It is now generally accepted that volatility is a feature of every farm enterprise, resulting in variations in farm profits from one year to another, with cash-flow implications. Such variations in farm profits can have significant consequences in terms of the payment of tax, writes Seamus McCaffrey, accountant, Omagh.
Revenue and Customs recognise the cash-flow implications of fluctuating profits by the existence of “averaging” legislation. In order to avail of an averaging claim the trade must be either farming or market-gardening. Averaging is not available where the trade is agricultural contracting, haulage or a caravan site. Only a person liable to UK income tax can make an averaging claim; this means sole traders, partners, executors and personal representatives of an estate are eligible. A limited company or a partner in a corporate partnership cannot make an averaging claim.
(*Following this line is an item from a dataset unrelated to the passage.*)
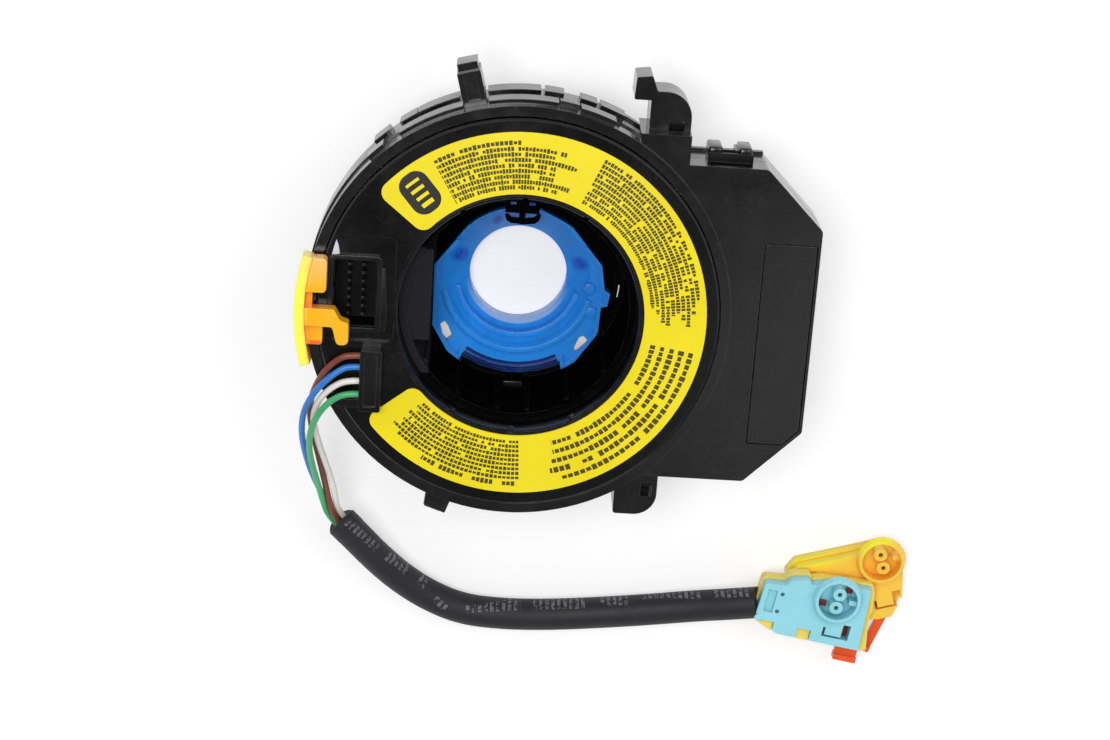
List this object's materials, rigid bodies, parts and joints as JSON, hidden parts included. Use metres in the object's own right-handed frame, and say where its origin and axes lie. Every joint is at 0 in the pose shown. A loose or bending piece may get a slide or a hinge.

With effect from and including the 2016-17 tax year farmers now have the choice as to whether profits are averaged over five years, two years or not at all, instead of over two years or none under the old rules. For individuals who have been in business for fewer than five years, only the option of two-year averaging is available until they have a five year trading history, excluding the tax year of commencement. For individuals who have been in farming for more than five years, the new rules mean that a farmer, who elects for five-year averaging, may average the profit, after Capital Allowances for the years 2012-13 to 2016-17.
In order to be eligible for five –year averaging, the individual farmer must meet a volatility test which can be met in one of two ways. To meet the first one, it is necessary to take the average of the previous four years profit and compare with the latest year. As long as one of the new four year averaged profits and the profits of the fifth year is 75 per cent or less than the other, averaging is allowed. The second way to meet the volatility test is if the profit of any of the five years is a loss.
An averaging claim must be submitted to Revenue and Customs no later than 22 month after the end of the second year of assessment. Where the farm business is a partnership, not all partners need to elect; only where a claim is beneficial.
A trading loss is treated as NIL profit for averaging purposes. An averaging claim cannot be made in the first year of assessment nor in the year where the farmer permanently ceases.
The change in farmers averaging rules is positive offering additional flexibility to farmers and in many cases, will give rise to valuable tax savings or potentially tax repayments.